Work required —
Find the lines of data that contain the string "bodies", then list them.

▬▬▬▬▬▬▬▬▬▬

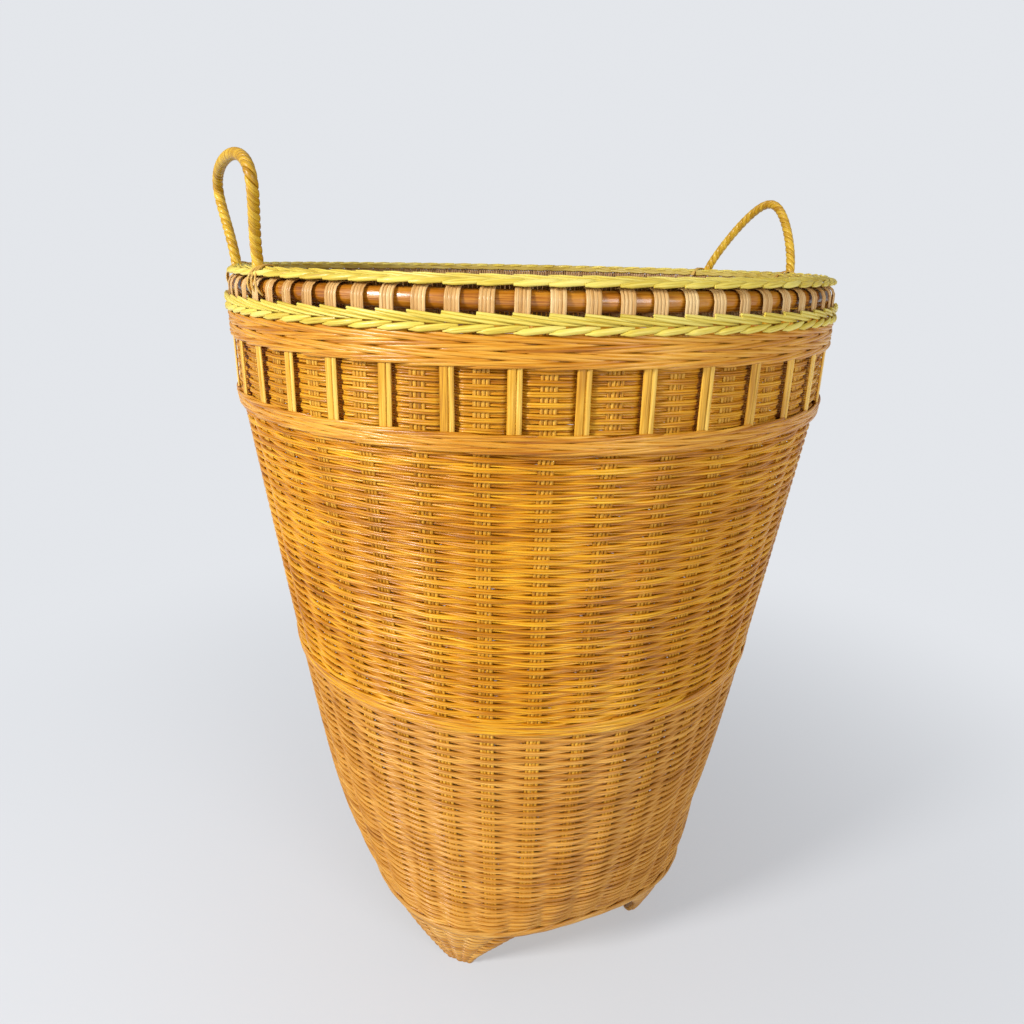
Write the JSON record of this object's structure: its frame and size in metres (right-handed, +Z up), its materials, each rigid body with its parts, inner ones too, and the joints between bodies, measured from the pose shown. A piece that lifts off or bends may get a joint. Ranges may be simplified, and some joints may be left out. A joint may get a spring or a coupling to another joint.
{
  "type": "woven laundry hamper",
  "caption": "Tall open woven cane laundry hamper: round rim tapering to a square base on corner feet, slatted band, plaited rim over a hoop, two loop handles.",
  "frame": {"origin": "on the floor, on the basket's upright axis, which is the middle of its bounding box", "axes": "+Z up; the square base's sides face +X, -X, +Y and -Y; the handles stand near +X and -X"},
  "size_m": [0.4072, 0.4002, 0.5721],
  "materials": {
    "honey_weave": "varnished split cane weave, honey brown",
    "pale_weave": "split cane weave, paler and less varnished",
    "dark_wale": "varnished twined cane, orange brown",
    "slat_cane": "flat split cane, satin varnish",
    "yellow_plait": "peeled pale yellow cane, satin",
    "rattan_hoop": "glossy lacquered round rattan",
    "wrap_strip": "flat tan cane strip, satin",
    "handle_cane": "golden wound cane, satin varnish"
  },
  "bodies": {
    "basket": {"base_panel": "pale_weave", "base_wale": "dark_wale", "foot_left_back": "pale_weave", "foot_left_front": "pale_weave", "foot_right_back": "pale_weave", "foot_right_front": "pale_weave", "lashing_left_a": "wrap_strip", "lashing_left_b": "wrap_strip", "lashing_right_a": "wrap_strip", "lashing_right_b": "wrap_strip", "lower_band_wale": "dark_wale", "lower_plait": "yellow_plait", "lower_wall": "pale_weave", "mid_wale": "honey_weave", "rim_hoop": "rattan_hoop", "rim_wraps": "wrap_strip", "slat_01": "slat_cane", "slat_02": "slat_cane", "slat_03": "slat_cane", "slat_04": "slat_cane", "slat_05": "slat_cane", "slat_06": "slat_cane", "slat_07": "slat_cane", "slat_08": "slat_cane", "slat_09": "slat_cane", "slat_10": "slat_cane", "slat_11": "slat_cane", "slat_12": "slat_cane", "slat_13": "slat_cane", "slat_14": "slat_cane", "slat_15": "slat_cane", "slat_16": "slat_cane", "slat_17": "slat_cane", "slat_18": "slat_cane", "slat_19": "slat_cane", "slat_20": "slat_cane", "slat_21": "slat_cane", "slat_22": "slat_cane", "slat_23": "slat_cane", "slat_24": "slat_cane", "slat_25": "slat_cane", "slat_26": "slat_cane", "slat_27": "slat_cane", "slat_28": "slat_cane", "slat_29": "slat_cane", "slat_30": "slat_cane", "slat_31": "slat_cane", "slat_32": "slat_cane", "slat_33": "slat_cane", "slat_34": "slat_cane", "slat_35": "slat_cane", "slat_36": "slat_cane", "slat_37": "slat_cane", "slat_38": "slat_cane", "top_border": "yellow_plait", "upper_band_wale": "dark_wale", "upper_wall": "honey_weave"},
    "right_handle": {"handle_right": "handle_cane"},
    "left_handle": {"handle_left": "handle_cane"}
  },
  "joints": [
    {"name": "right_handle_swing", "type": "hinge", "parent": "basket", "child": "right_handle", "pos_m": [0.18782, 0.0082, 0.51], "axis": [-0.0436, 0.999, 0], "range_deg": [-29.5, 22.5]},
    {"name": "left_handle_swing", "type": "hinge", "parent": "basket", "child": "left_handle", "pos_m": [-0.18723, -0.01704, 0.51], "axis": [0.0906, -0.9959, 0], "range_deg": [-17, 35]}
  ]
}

▬▬▬▬▬▬▬▬▬▬

Solution to this task —
Write the JSON record of this object's structure: its frame and size in metres (right-handed, +Z up), its materials, each rigid body with its parts, inner ones too, and the joints between bodies, measured from the pose shown. A piece that lifts off or bends may get a joint. Ranges may be simplified, and some joints may be left out. A joint may get a spring or a coupling to another joint.
  "bodies": {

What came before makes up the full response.